James Murdoch 'Incompetent,' Tom Crone Getting Censured By Parliament: Report

James Murdoch Dodges A Bullet

James Murdoch has reportedly dodged a bullet.

The parliamentary committee investigating the phone hacking scandal that has rocked News Corp. is expected to formally censure Tom Crone, the News of the World's former lawyer, in an upcoming report, The Guardian reported on Friday.

The parliamentary document will apparently deem Murdoch, who testified again in front of Parliament on Thursday, as merely an incompetent leader instead of an actively misleading one. During his testimony, Murdoch was called everything from a "cavalier" and "incurious" executive to a crime lord.

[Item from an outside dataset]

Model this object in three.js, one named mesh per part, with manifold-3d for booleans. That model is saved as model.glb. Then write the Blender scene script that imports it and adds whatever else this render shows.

According to The Guardian, the differing levels of judgment in the report seemingly stemmed from the absence of concrete evidence proving that Murdoch misled Parliament about the extent of his knowledge about phone hacking.

Murdoch has been under harsh speculation in recent months for apparent holes in his original testimony given to Parliament in July.

Following Murdoch's original testimony, Crone and former News of the World editor Myler released a statement saying that, in 2008, they had shown Murdoch the now infamous "for Neville" email that detailed phone numbers hacked and messages intercepted.

Other contemporaneous accounts also claim that Murdoch was told explicitly about phone hacking. However, there has been no smoking gun showing definitively that Murdoch was made aware of the scale of the criminality at the News of the World. Murdoch has maintained his original testimony that he never saw the full "for Neville" email, and that he signed off on a huge settlement to hacking victim Gordon Taylor without knowing the full details of the case.

The censure for Crone stems from Murdoch's Thursday testimony. He told the committee that Crone was one of two News of the World executives who hired private investigators to follow the lawyers of phone hacking victims. This differs from Crone's own September account, in which he only said he "may" have hired spies.

Myler's 2011 statements also sharply contradicted his testimony in 2009, when he said that there was just one rogue reporter on the paper. The upcoming report is expected to reprimand him for those statements.